Scrapy vs BeautifulSoup – Which is Better for You?

Scrapy and BeautifulSoup are two extremely popular Python-based tools that will enable you to scrape the web. Ah, and they’re free and open-source! So if you’re thinking of building a scraper, you might be a bit lost between the two options. 

Don’t worry, we’ve got you covered. This blog post will compare these two tools by looking over their main fors and againsts. Ready? Let’s go!

James Keenan

May 27, 2021

10 min read

beautifulsoup-vs-scrapy

Scrapy

Scrapy is a web crawling and scraping framework that allows you to crawl various web pages and then download, parse and store data you’ve scraped. Yup, you guessed it right, this Py-based tool is literally all-in-one as it doesn’t require any other additions. It can do everything on its own!

Even though Scrapy already packs all the essentials for your scraping journey, it also supports other extensions and middleware. This gives a tremendous advantage for the user as it allows you to customize and make sure you’re getting exactly what you need. It’s a great relief for those who’re dealing with JavaScript as Scrapy doesn’t support it on its own. Simply couple Scrapy with a headless browser like Selenium, Puppeteer, or Splash and you’ve unlocked JavaScript!

Besides that, Scrapy is also very powerful and fast. It can handle asynchronous requests, allowing you to scrape many different pages at once while fully controlling what information is being scraped. They’re not joking with the whole all-in-one business.

BeautifulSoup

BeautifulSoup is a Python parsing library that allows you to pull data from HTML or XML pages. As for the crawling capabilities… Well, it doesn't have any.  See, you've to understand that BeautifulSoup isn't an actual framework but rather a helpful tool that extracts specific elements from a page. 

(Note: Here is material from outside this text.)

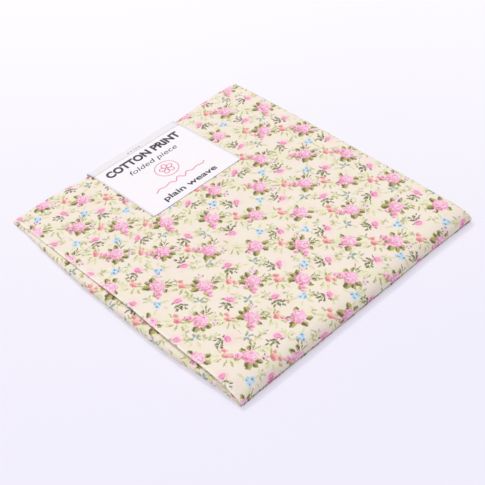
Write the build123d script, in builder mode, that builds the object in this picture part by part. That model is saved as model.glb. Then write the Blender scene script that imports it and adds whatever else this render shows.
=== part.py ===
"""A cut of printed cotton, folded flat into a twelve-layer packet, with a paper label wrapped round one edge.

The cut is folded in thirds along its length, which gives a strip of three layers with two sharp folded
edges, along X- and X+. The strip is then rolled in quarters: the inner quarter is covered by the upper
quarter, the front bend joins that to the bottom quarter, and the back outer bend joins the bottom quarter
to the top one, whose raw end lies free just behind the front bend. The stack is thin at its two sharp edges, where
the folds and the label press it, and full between them.

Frame, in millimetres: origin at the bottom centre of the bounding box, X from the labelled edge to the
turned-down edge, Y from the front bend to the back bends, Z up.
"""

import os
from math import acos, atan2, cos, degrees, radians, sin

from build123d import *

# Cloth packet
packet_length = 150.0  # X, a third of the 450 mm cut
packet_width = 137.0  # Y, a quarter of the 550 mm cut, less what the bends take
strip_at_edge = 0.45  # thickness of the three-layer strip at the labelled edge
strip_at_crease = 0.70  # the same at the label's crease
strip_past_label = 1.52  # the same just past the label
strip_full = 1.80  # the same at the shoulder, where the packet is fullest
strip_at_end = 0.50  # the same at the turned-down edge
shoulder_run = 9.0  # the top turns down over this length
raw_setback = 1.6  # the top quarter's raw end lies this far in from the front bend's face
inner_end_gap = 1.0  # the inner quarter stops short of the front bend

# Paper label
label_depth = 45.0  # X, length of each panel from its crease
label_width = 53.0  # Y
label_shift = 0.4  # Y, label centre from the packet centre
label_standoff = 1.0  # the paper loop stands this far past the cloth
paper = 0.20  # thickness of the paper
crease_inset = 4.9  # creases lie this far in from the cloth's edge
nose_radius = 1.1  # outer radius of the paper loop's nose
label_corner = 1.0  # corner radius of a panel
pressed_margin = 3.0  # the pressed zone reaches this far past the label
crease_gap = 0.10  # the moving panel starts this far from the crease axis

# Adhesive strips, one under each panel
tape = 0.06  # thickness
tape_depth = 12.0  # X
tape_margin = 4.0  # from the panel's free end and sides

quarters = 4  # strip thicknesses in the stack
shoulder_steps = 4  # stations that follow the turned-down edge

# Places along X
total_length = packet_length + label_standoff
x_nose = -total_length / 2
x_edge = x_nose + label_standoff
x_end = total_length / 2
x_crease = x_edge + crease_inset
x_panel_end = x_crease + label_depth
x_pressed = x_panel_end + pressed_margin
x_shoulder = x_end - shoulder_run

# Places along Y
y_back = packet_width / 2
y_front = -packet_width / 2
y_raw = y_front + raw_setback
y_label = (y_back + y_front) / 2 + label_shift

# Stations along X, each with the strip's thickness there
shoulder_angles = [radians(90 * k / shoulder_steps) for k in range(1, shoulder_steps + 1)]
stations = [
    (x_edge, strip_at_edge),
    (x_crease, strip_at_crease),
    (x_pressed, strip_past_label),
    (x_shoulder, strip_full),
]
stations += [
    (x_shoulder + shoulder_run * sin(a), strip_at_end + (strip_full - strip_at_end) * cos(a))
    for a in shoulder_angles
]

# Slope of the stack's top under the label
rise = quarters * (strip_past_label - strip_at_crease)
slope = atan2(rise, x_pressed - x_crease)


def above_label_zone(x, lift):
    """Point at a given lift, square to the stack's top under the label, over the surface point at x."""
    surface = quarters * strip_at_crease + (x - x_crease) * rise / (x_pressed - x_crease)
    return (x - lift * sin(slope), surface + lift * cos(slope))


def y_front_bend(strip):
    """Where the flat layers meet the front bend, which wraps three strip thicknesses."""
    return y_front + 1.5 * strip


def y_back_bend(strip):
    """Where the flat layers meet the back bends, which wrap all four."""
    return y_back - 2 * strip


# Room in the underside for the paper, its adhesive and the lower run of the loop
pocket = Box(
    x_panel_end - x_nose,
    label_width,
    paper + tape,
    align=(Align.MIN, Align.CENTER, Align.MIN),
    mode=Mode.PRIVATE,
).moved(Location((x_nose, y_label, 0)))

cloth = []

# Four flat quarters: level in the stack, and where each starts in Y for a given strip thickness
flat_quarters = {
    "bottom_quarter": (0, y_front_bend),
    "inner_quarter": (1, lambda strip: y_front_bend(strip) + inner_end_gap),
    "upper_quarter": (2, y_front_bend),
    "top_quarter": (3, lambda strip: y_raw),
}
for name, (level, y_start) in flat_quarters.items():
    with BuildPart() as quarter:
        for x, strip in stations:
            with BuildSketch(Plane.YZ.offset(x)):
                with Locations((y_start(strip), level * strip)):
                    Rectangle(
                        y_back_bend(strip) - y_start(strip),
                        strip,
                        align=(Align.MIN, Align.MIN),
                    )
        loft(ruled=True)
        if name == "bottom_quarter":
            add(pocket, mode=Mode.SUBTRACT)
    quarter.part.label = name
    cloth.append(quarter.part)

# Three bends that join the quarters: level of the bend's centre, inside and outside radius in strip
# thicknesses, where its flat side is, and which way it bulges
bends = {
    "front_bend": (1.5, 0.5, 1.5, y_front_bend, -1),
    "back_inner_bend": (2, 0, 1, y_back_bend, 1),
    "back_outer_bend": (2, 1, 2, y_back_bend, 1),
}
for name, (centre, inside, outside, y_flat, way) in bends.items():
    with BuildPart() as bend:
        for x, strip in stations:
            y, z = y_flat(strip), centre * strip
            outer, inner = outside * strip, inside * strip
            with BuildSketch(Plane.YZ.offset(x)):
                with BuildLine():
                    ThreePointArc((y, z - outer), (y + way * outer, z), (y, z + outer))
                    if inside:
                        Line((y, z + outer), (y, z + inner))
                        ThreePointArc((y, z + inner), (y + way * inner, z), (y, z - inner))
                        Line((y, z - inner), (y, z - outer))
                    else:
                        Line((y, z + outer), (y, z - outer))
                make_face()
        loft(ruled=True)
    bend.part.label = name
    cloth.append(bend.part)

# Label: the moving front panel lies on its adhesive, on the slope of the stack's top
start_x, start_z = above_label_zone(x_crease + crease_gap, tape)
front_plane = Plane(
    origin=(start_x, y_label, start_z),
    x_dir=(cos(slope), 0, sin(slope)),
    z_dir=(-sin(slope), 0, cos(slope)),
)
front_length = (label_depth - crease_gap) / cos(slope)
with BuildPart() as front_panel:
    with BuildSketch(front_plane) as outline:
        Rectangle(front_length, label_width, align=(Align.MIN, Align.CENTER))
        fillet(outline.vertices().group_by(Axis.X)[-1], label_corner)
    extrude(amount=paper)
front_panel.part.label = "label_front_panel"

with BuildPart() as front_tape:
    with BuildSketch(front_plane.offset(-tape)):
        with Locations((front_length - tape_margin, 0)):
            Rectangle(
                tape_depth,
                label_width - 2 * tape_margin,
                align=(Align.MAX, Align.CENTER),
            )
    extrude(amount=tape)
front_tape.part.label = "label_front_adhesive"

# Label spine: from the front crease out over the nose and back under the cloth to the back crease
crease_top = above_label_zone(x_crease, tape + paper)
nose_centre = (x_nose + nose_radius, nose_radius)
across, up = crease_top[0] - nose_centre[0], crease_top[1] - nose_centre[1]
tangent = atan2(up, across) + acos(nose_radius / (across**2 + up**2) ** 0.5)
nose_middle = (tangent + radians(270)) / 2
inner_nose = nose_radius - paper
crease_under = (crease_top[0] - paper * cos(tangent), crease_top[1] - paper * sin(tangent))


def on_nose(radius, angle):
    return (nose_centre[0] + radius * cos(angle), nose_centre[1] + radius * sin(angle))


with BuildPart() as spine:
    with BuildSketch(Plane.XZ.offset(-(y_label + label_width / 2))):
        with BuildLine():
            Line(crease_top, on_nose(nose_radius, tangent))
            ThreePointArc(
                on_nose(nose_radius, tangent),
                on_nose(nose_radius, nose_middle),
                (nose_centre[0], 0),
            )
            Line((nose_centre[0], 0), (x_crease, 0))
            Line((x_crease, 0), (x_crease, paper))
            Line((x_crease, paper), (nose_centre[0], paper))
            ThreePointArc(
                (nose_centre[0], paper),
                on_nose(inner_nose, nose_middle),
                on_nose(inner_nose, tangent),
            )
            Line(on_nose(inner_nose, tangent), crease_under)
            Line(crease_under, crease_top)
        make_face()
    extrude(amount=label_width)
spine.part.label = "label_spine"

with BuildPart() as back_panel:
    with BuildSketch() as outline:
        with Locations((x_crease, y_label)):
            Rectangle(label_depth, label_width, align=(Align.MIN, Align.CENTER))
        fillet(outline.vertices().group_by(Axis.X)[-1], label_corner)
    extrude(amount=paper)
back_panel.part.label = "label_back_panel"

with BuildPart() as back_tape:
    with BuildSketch(Plane.XY.offset(paper)):
        with Locations((x_panel_end - tape_margin, y_label)):
            Rectangle(
                tape_depth,
                label_width - 2 * tape_margin,
                align=(Align.MAX, Align.CENTER),
            )
    extrude(amount=tape)
back_tape.part.label = "label_back_adhesive"

label = [front_panel.part, front_tape.part, spine.part, back_panel.part, back_tape.part]

os.makedirs("parts", exist_ok=True)
for piece in cloth + label:
    export_step(piece, f"parts/{piece.label}.step")

print(f"crease axis: x {crease_top[0]:.4f}  y {y_label:.4f}  z {crease_top[1]:.4f} mm")
print(f"slope under the label: {degrees(slope):.3f} degrees")
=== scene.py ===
"""Looks of the folded cotton packet and its paper label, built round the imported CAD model.

The cloth is one sheet, folded in thirds along X into a strip of three layers, and the strip is rolled
in quarters along Y, as in the CAD. Lengths are in millimetres until a mesh is made. A point of the cloth
also keeps its place on the flat cut, and the print is drawn from that.
"""

import math

import bmesh
import bpy
import numpy as np
from mathutils import Matrix, Vector, noise


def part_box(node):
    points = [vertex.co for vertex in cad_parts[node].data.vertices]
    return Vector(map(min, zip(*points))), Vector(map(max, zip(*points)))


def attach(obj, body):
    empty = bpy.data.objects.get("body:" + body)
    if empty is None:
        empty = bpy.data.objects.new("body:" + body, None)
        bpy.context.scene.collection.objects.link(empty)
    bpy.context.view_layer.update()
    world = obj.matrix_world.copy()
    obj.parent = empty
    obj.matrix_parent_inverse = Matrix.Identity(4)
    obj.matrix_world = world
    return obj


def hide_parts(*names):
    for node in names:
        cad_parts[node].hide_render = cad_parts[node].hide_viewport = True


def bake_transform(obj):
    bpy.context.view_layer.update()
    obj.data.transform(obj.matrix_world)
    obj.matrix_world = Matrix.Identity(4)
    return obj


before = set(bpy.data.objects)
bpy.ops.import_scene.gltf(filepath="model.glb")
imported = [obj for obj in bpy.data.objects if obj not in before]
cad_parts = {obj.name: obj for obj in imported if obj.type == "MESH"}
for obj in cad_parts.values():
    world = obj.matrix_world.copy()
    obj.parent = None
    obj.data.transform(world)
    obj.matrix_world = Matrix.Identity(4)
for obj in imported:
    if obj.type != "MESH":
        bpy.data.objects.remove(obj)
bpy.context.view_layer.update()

MM = 0.001  # metres in a millimetre
PI = math.pi


def box_mm(node):
    """Lowest and highest corner of a CAD node, in millimetres."""
    low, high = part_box(node)
    return [c / MM for c in low], [c / MM for c in high]


# ---- places, from the CAD nodes

bottom_low, bottom_high = box_mm("bottom_quarter")
top_low, top_high = box_mm("top_quarter")
spine_low, spine_high = box_mm("label_spine")
under_low, under_high = box_mm("label_back_panel")

X_EDGE = bottom_low[0]  # folded edge under the label
X_END = bottom_high[0]  # folded edge that is turned down
Y_RAW = top_low[1]  # raw end on top
Y_FRONT = box_mm("front_bend")[0][1]
Y_BACK = box_mm("back_outer_bend")[1][1]
Z_FULL = top_high[2]
X_CREASE = spine_high[0]
Z_CREASE = spine_high[2]
X_NOSE = spine_low[0]
X_PANEL = under_high[0]  # free end of both label panels
Y_LABEL = (under_low[1] + under_high[1]) / 2
LABEL_WIDTH = under_high[1] - under_low[1]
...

This Py library sits on third-party Python parsers such as html.parser, lxml, and html5lib.These different parsers will allow you to try out different parsing strategies, so don't be afraid to knock yourself out! For example, html5lib is known for its ability to parse pages the same way a web browser does, but unfortunately, it is very slow. For extra speed, you should choose lxml. 

Probably the best thing is that you literally don't need to spend hours just to write a basic scraper with BeautifulSoup – it's extremely user-friendly as long as you know your Pythonic idioms. So if your scraping needs are simple and the project is rather small – this is the perfect scraping solution for you.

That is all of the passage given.